As is already known Franz Fanon was a Black man who grew up in Martinique ( in the West Indies) while under French Colonial rule. Martinique is not Africa so the whole debate about shadism or light skin dark skin is not relevant in British Colonial West Africa as the French ruled their colonies under the banner of the ethos of the French Revolution, thereby nameing their colonies merely Departments, while the British using indirect rule left the African traditional structure as much intact as possible.
Therefore the notion of African women looking at their liasions with White Colonials as some sort of social advantage would be more of a revisionist view than one based on the facts of that time.
First because Africans are very proud of their respective culture especially the Yoruba, who were known to be very chauvinistic towards the Colonial Adminstration and secondly in the run up to independence the Colonial system and participation of it was seen to be anti patriotic, hence the Tradional Leaders being regulated after independence, so from a social view a Woman would have very little standing based on the idea her Husband was a white European. Such relationships were rare.
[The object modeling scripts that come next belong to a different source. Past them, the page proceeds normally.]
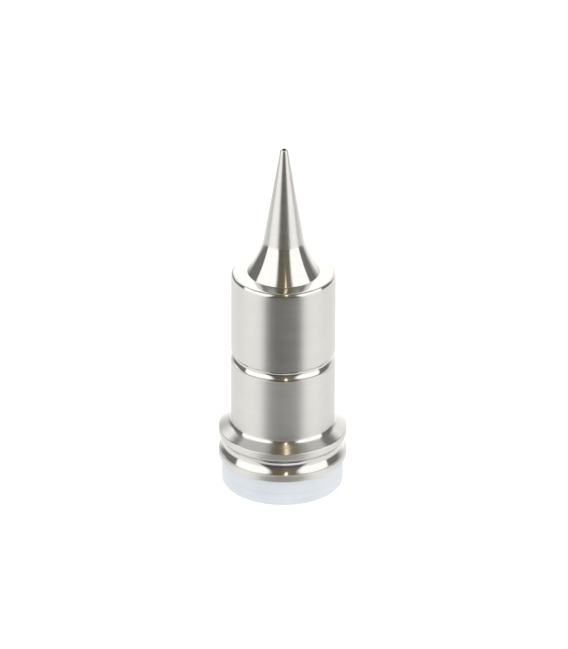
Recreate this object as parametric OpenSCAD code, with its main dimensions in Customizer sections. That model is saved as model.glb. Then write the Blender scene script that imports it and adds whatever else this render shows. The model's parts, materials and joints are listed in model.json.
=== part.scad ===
// Push-in fluid nozzle of a fine spray gun, with its push-on seal ring. Millimetres.
// The origin is the centre of the seal ring's rear face, and +Z runs along the axis to the tip.
// Both pieces are turned parts: each is one outline spun round the axis.

/* [Spray tip] */
// Height of the tip above the seal ring's rear face
tip_z = 15.96; // [15:0.02:17]
// Diameter across the end of the tip
tip_d = 0.32; // [0.28:0.02:0.4]
// Diameter of the spray orifice
orifice_d = 0.2; // [0.1:0.02:0.22]
// Length of the straight land behind the orifice
orifice_land = 0.2; // [0.1:0.02:0.3]

/* [Flare] */
// Height of the crease between the slim cone and the flare
crease_z = 11.58; // [11.3:0.02:11.9]
// Diameter at the crease
crease_d = 1.74; // [1.6:0.02:1.9]
// Diameter of the flare at its foot on the shoulder
foot_d = 3.12; // [2.8:0.02:3.4]
// Radius of the flare's hollow curve
flare_r = 5.4; // [4:0.1:8]

/* [Guide cylinder] */
// Diameter of the guide cylinder
body_d = 4.5; // [4.2:0.05:4.8]
// Height of the flat shoulder
shoulder_z = 10.11; // [9.6:0.03:10.5]
// Radius of the rounded edge of the shoulder
shoulder_round = 0.17; // [0.05:0.01:0.25]
// Height of the middle of the marking groove
mark_z = 6.11; // [4.5:0.01:8]
// Width of the marking groove
mark_w = 0.47; // [0.36:0.01:0.6]
// Depth of the marking groove
mark_depth = 0.165; // [0.05:0.005:0.18]

/* [Flange] */
// Diameter of the flange
flange_d = 5.54; // [5.3:0.02:5.9]
// Height of the rim where the flange's cone begins
rim_z = 2.58; // [2.5:0.01:2.8]
// Slope of the flange's cone from level, in degrees
cone_slope = 33; // [20:1:45]
// Radius of the fillet between the cone and the guide cylinder
fillet_r = 0.25; // [0.1:0.01:0.3]
// Height of the middle of the round-bottomed groove in the rim
groove_z = 1.88; // [1.84:0.01:1.92]
// Width of the round-bottomed groove
groove_w = 0.78; // [0.6:0.01:0.8]
// Depth of the round-bottomed groove
groove_depth = 0.22; // [0.1:0.01:0.3]

/* [Rear end] */
// Diameter of the rear spigot that carries the seal ring
spigot_d = 3.6; // [3.2:0.05:4]
// Length of the rear spigot
spigot_len = 0.85; // [0.6:0.05:1]
// Diameter of the rear bore
bore_d = 2.2; // [1.8:0.05:2.3]
// Height of the front end of the rear bore
bore_end_z = 8.6; // [8:0.1:9]
// Diameter of the needle taper's wide end
taper_d = 0.96; // [0.7:0.02:1]
// Height of the needle taper's wide end
taper_z = 11.5; // [11.2:0.1:11.8]
// Size of the chamfer at the rear bore's mouth
mouth_chamfer = 0.15; // [0.05:0.01:0.2]

/* [Seal ring] */
// Outer diameter of the seal ring
seal_d = 5.26; // [4.9:0.02:5.3]
// Height of the seal ring, from its rear face to the flange
seal_h = 1.22; // [1.15:0.01:1.3]
// Diameter of the hole in the seal ring's rear wall
seal_hole_d = 2.8; // [2.7:0.05:3]
// Radius of the seal ring's rounded rear edge
seal_edge_r = 0.06; // [0.02:0.01:0.2]
// Gap between the spigot and the seal ring's pocket, on the radius
seal_gap = 0.02; // [0.01:0.01:0.05]

/* [Hidden] */
$fn = 192;

tip_r = tip_d / 2;
orifice_r = orifice_d / 2;
crease_r = crease_d / 2;
foot_r = foot_d / 2;
body_r = body_d / 2;
flange_r = flange_d / 2;
spigot_r = spigot_d / 2;
bore_r = bore_d / 2;
taper_r = taper_d / 2;
seal_r = seal_d / 2;
seal_hole_r = seal_hole_d / 2;
pocket_r = spigot_r + seal_gap;
spigot_z = seal_h - spigot_len;
foot = [foot_r, shoulder_z];
crease = [crease_r, crease_z];

// The fillet touches the flange's cone and the cylinder at the same distance from their corner.
corner_z = rim_z + (flange_r - body_r) * tan(cone_slope);
fillet_reach = fillet_r * tan((90 - cone_slope) / 2);
fillet_foot = [body_r + fillet_reach * cos(cone_slope), corner_z - fillet_reach * sin(cone_slope)];
fillet_top = [body_r, corner_z + fillet_reach];

// Radius of a groove of round section that has this width and depth
function groove_r(w, depth) = (w * w / 4 + depth * depth) / (2 * depth);

// Centre of a circle of radius r through a and b, on the right-hand side of the way from a to b
function arc_centre(a, b, r) =
    let (half = (b - a) / 2, reach = sqrt(r * r - half * half) / norm(half))
    a + half + [half.y, -half.x] * reach;

// Quarter circle of radius r in place of an upper outer corner, from its side to its top
function quarter(corner, r) =
    [for (a = [0:7.5:90]) corner + r * [cos(a) - 1, sin(a) - 1]];

// Half section of the tool that leaves a round-bottomed groove in a cylinder of radius r
module groove_cut(r, z, w, depth) {
    cut_r = groove_r(w, depth);
    translate([r - depth + cut_r, z]) circle(cut_r);
}

// Hollow of the flare, between the shoulder and the crease
module flare_cut() {
    intersection() {
        translate(arc_centre(foot, crease, flare_r)) circle(flare_r);
        translate([0, shoulder_z]) square([body_r, crease_z - shoulder_z]);
    }
}

// Outside of the nozzle, from the end of the spigot up to the tip
module outside_outline() {
    difference() {
        polygon([
            [0, spigot_z], [spigot_r, spigot_z],
            [spigot_r, seal_h], [flange_r, seal_h], [flange_r, rim_z],
            fillet_foot, fillet_top,
            each quarter([body_r, shoulder_z], shoulder_round),
            foot, crease,
            [tip_r, tip_z], [0, tip_z],
        ]);
        flare_cut();
        translate([body_r + fillet_r, fillet_top.y]) circle(fillet_r);
        groove_cut(body_r, mark_z, mark_w, mark_depth);
        groove_cut(flange_r, groove_z, groove_w, groove_depth);
    }
}

// Passage through the nozzle: rear bore, its entry cone, needle taper and orifice land
module passage_outline() {
    margin = 1;
    polygon([
        [0, spigot_z - margin],
        [bore_r + mouth_chamfer, spigot_z - margin], [bore_r + mouth_chamfer, spigot_z],
        [bore_r, spigot_z + mouth_chamfer], [bore_r, bore_end_z],
        [taper_r, taper_z],
        [orifice_r, tip_z - orifice_land], [orifice_r, tip_z + margin],
        [0, tip_z + margin],
    ]);
}

module nozzle_body() {
    color("silver") rotate_extrude() difference() {
        outside_outline();
        passage_outline();
    }
}

// Cup-shaped ring: a pocket for the spigot, and a rear wall with a hole round the bore's mouth
module seal_ring() {
    color("aliceblue") rotate_extrude() union() {
        polygon([
            [seal_hole_r, 0], [seal_r - seal_edge_r, 0],
            [seal_r - seal_edge_r, seal_edge_r], [seal_r, seal_edge_r],
            [seal_r, seal_h], [pocket_r, seal_h],
            [pocket_r, spigot_z], [seal_hole_r, spigot_z],
        ]);
        translate([seal_r - seal_edge_r, seal_edge_r]) circle(seal_edge_r);
    }
}

nozzle_body();
seal_ring();
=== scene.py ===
# Push-in airbrush nozzle with its seal ring, standing on the ring with its spray tip up.
# Both pieces are turned parts: an outline in the plane of radius and height is spun round Z.
import json
import math

import bpy
import numpy as np
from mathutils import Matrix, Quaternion, Vector


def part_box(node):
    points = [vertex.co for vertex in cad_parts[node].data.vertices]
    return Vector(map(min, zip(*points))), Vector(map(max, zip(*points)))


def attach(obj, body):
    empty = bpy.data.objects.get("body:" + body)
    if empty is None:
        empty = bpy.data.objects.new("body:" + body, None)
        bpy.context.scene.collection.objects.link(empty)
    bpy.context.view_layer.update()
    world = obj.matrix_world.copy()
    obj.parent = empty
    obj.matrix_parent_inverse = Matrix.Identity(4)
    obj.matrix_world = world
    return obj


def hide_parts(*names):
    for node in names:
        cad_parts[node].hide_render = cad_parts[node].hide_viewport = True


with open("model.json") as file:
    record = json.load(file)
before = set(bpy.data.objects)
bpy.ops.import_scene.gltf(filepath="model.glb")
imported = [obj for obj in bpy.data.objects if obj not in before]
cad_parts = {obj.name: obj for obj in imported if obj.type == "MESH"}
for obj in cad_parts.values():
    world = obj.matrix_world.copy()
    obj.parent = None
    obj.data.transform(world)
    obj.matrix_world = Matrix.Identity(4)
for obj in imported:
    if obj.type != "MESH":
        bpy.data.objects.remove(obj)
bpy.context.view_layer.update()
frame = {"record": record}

MM = 0.001
body_lo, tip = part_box("nozzle_body")
seal_lo, seal_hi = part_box("seal_ring")
mount = {m["name"]: m.get("dims", {}) for m in frame["record"]["mounts"]}

# Sizes that the frame gives, in millimetres
TIP_Z = tip.z / MM
FLANGE_R = tip.x / MM
SEAL_R = seal_hi.x / MM
SEAL_H = seal_hi.z / MM
SPIGOT_Z = body_lo.z / MM
BODY_R = mount["guide_cylinder"]["r_mm"]
BORE_R = mount["rear_bore"]["r_mm"]
ORIFICE_R = mount["orifice"]["r_mm"]
SEAL_HOLE_R = mount["seal_hole"]["r_mm"]

# Spray tip, slim cone and flare
TIP_R = 0.16
TIP_ROUND = 0.05
ORIFICE_LAND = mount["orifice"]["length_mm"]
CREASE = (0.87, 11.58)
FOOT = (1.56, 10.11)
FLARE_R = 5.4

# Guide cylinder and its marking groove
SHOULDER_ROUND = 0.17
MARK_Z = 6.11
MARK_W = 0.47
MARK_DEPTH = 0.165

# Flange, with a 33 degree cone above its rim and a round-bottomed groove in it
RIM_Z = 2.58
CONE_SLOPE = math.radians(33)
FILLET_R = 0.25
GROOVE_Z = 1.88
GROOVE_W = 0.78
GROOVE_DEPTH = 0.22
LAND_ROUND = 0.04
LIP_REACH = 0.05

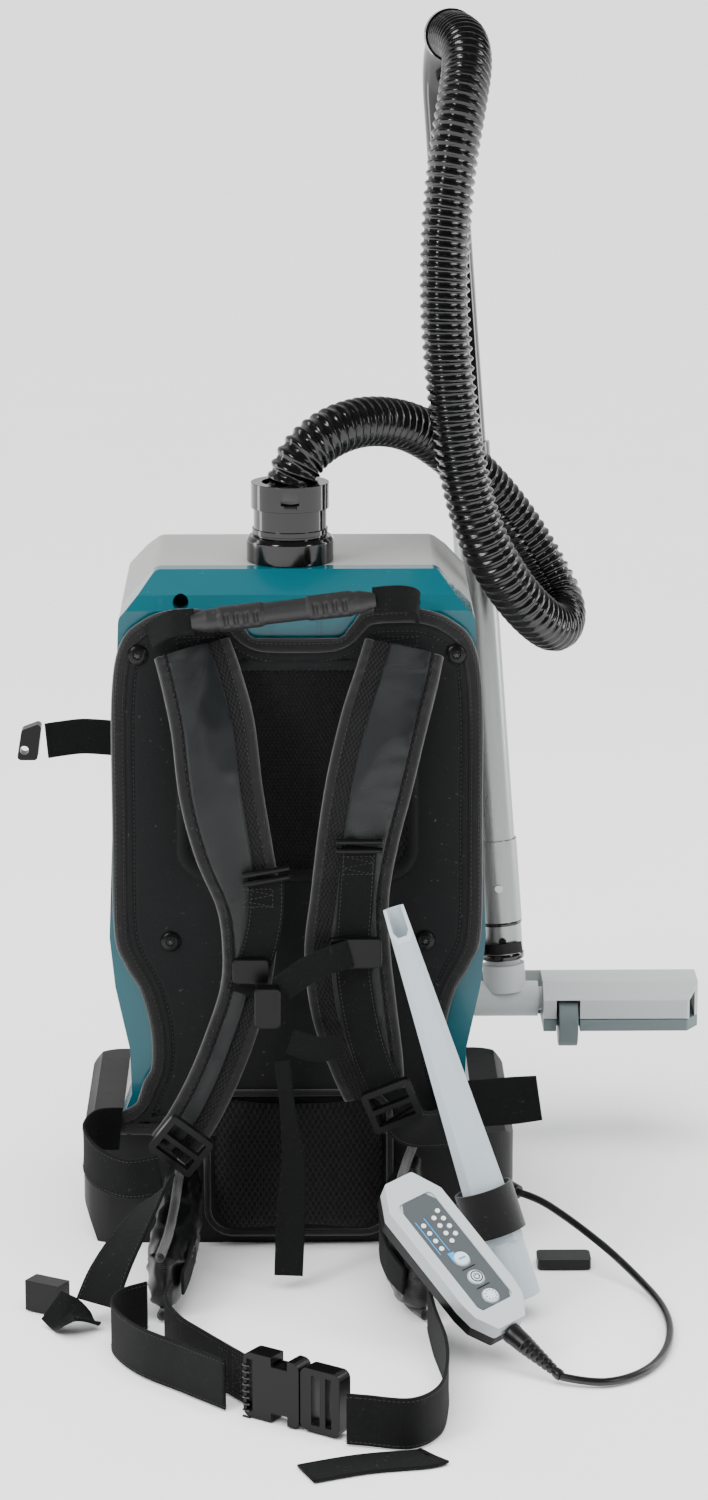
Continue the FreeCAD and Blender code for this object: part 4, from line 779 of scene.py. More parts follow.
def satin_folds(seed, amount=1.0, gather=1.0):
    """Creases across a panel, and small gathers along its seams."""
    def ripple(length, across, width, share):
        lifts = []
        for x in across:
            side = x / (width / 2)
            crease = noise.noise(Vector((x * 22 + seed, length * 26, seed * 1.7)))
            fine = noise.noise(Vector((x * 60, length * 75 + x * 40, seed * 3.1)))
            ridge = (1 - abs(crease)) ** 7
            edge = abs(side) ** 3 * max(0, 1 - (abs(side) / 0.88) ** 14)
            wander = noise.noise(Vector((length * 30, seed, 0.4)))
            pucker = math.sin(length * 2 * math.pi / 0.0135 + wander * 5 + side * 2.5)
            inside = max(0, 1 - (abs(side) / 0.86) ** 8)
            lift = inside * (ridge * 1.5 + crease * 1.6 + fine * 0.45) * amount + edge * pucker * 1.1 * gather
            lifts.append(lift * MM)
        return np.array(lifts)
    return ripple


def tape(name, stations, thick=2.0, steps=10):
    """A length of webbing."""
    return sweep(name, stations, flat_section(thick * MM), [WEBBING], steps)


def offset_path(stations, across, lift, steps=8):
    """A line on a strap, this share of its width across and this far off its face."""
    rows = smooth(stations, steps)
    along, side, out = axes_along(rows[:, :3], rows[:, 3:6])
    return rows[:, :3] + side * (rows[:, 6:7] * across / 2) + out * lift, out


# ---- stitches -----------------------------------------------------------------
class Nodes:
    """A geometry node tree with named inputs."""

    def __init__(self, name):
        self.tree = bpy.data.node_groups.new(name, "GeometryNodeTree")
        self.sockets = {}
        self.open("Geometry", "NodeSocketGeometry")
        self.tree.interface.new_socket("Geometry", in_out="OUTPUT", socket_type="NodeSocketGeometry")
        self.start = self.tree.nodes.new("NodeGroupInput")
        self.end = self.tree.nodes.new("NodeGroupOutput")

    def open(self, name, kind):
        socket = self.tree.interface.new_socket(name, in_out="INPUT", socket_type=kind)
        self.sockets[name] = socket.identifier

    def add(self, kind, links=None, **settings):
        node = self.tree.nodes.new(kind)
        for key, value in settings.items():
            setattr(node, key, value)
        for key, value in (links or {}).items():
            if isinstance(value, bpy.types.NodeSocket):
                self.tree.links.new(value, node.inputs[key])
            else:
                node.inputs[key].default_value = value
        return node

    def applied(self, piece, **values):
        """The piece's mesh, as the tree makes it, in a new object."""
        layer = piece.modifiers.new("rows", "NODES")
        layer.node_group = self.tree
        for name, value in values.items():
            layer[self.sockets[name]] = value
        bpy.context.view_layer.update()
        seen = piece.evaluated_get(bpy.context.evaluated_depsgraph_get())
        mesh = bpy.data.meshes.new_from_object(seen)
        made = bpy.data.objects.new(piece.name + "_made", mesh)
        bpy.context.scene.collection.objects.link(made)
        bpy.data.objects.remove(piece)
        return made


def stitch_tree():
    """Small threads at even steps along a mesh's edges, each lying along them."""
    tree = Nodes("row_of_stitches")
    tree.open("Pitch", "NodeSocketFloat")
    tree.open("Thread", "NodeSocketVector")
    tree.open("Finish", "NodeSocketMaterial")
    start = tree.start.outputs
    curve = tree.add("GeometryNodeMeshToCurve", {"Mesh": start["Geometry"]})
    even = tree.add("GeometryNodeResampleCurve", {"Curve": curve.outputs[0], "Length": start["Pitch"]},
                    mode="LENGTH")
    thread = tree.add("GeometryNodeMeshUVSphere", {"Segments": 6, "Rings": 4, "Radius": 1.0})
    sized = tree.add("GeometryNodeTransform", {"Geometry": thread.outputs[0], "Scale": start["Thread"]})
    tangent = tree.add("GeometryNodeInputTangent")
    turn = tree.add("FunctionNodeAlignRotationToVector", {"Vector": tangent.outputs[0]}, axis="Z")
    placed = tree.add("GeometryNodeInstanceOnPoints", {"Points": even.outputs[0], "Instance": sized.outputs[0],
                                                      "Rotation": turn.outputs[0]})
    real = tree.add("GeometryNodeRealizeInstances", {"Geometry": placed.outputs[0]})
    finish = tree.add("GeometryNodeSetMaterial", {"Geometry": real.outputs[0], "Material": start["Finish"]})
    tree.tree.links.new(finish.outputs[0], tree.end.inputs[0])
    return tree


STITCHES = stitch_tree()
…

The relationships with African men typically occurred while they were studying in Great Britain, as there were very few white women working for the Colonial adminstration in Africa at that time, and no doubt they would be having to fend off hundreds of White European Male suitors looking for a “Nice Lady” to settle down with ( i.e one of their own).
NB: Don’t worry no more posts from me on this subject.
Prince Peter,
I really appreciate your inputs into this discussion.
I don’t have any thing to add except to clarify that when I mention relationships, I am not talking about marriage rather I’m looking at purely sexual relations. I’m familiar with all the societal hurdles that interracial couples face today, talkless of during the colonial era. And knowing the unbalanced relation between the coloniser and the colonised, I am not sure how comfortable I am with the idea of marriage between European colonisers and indigenous African women back in that era.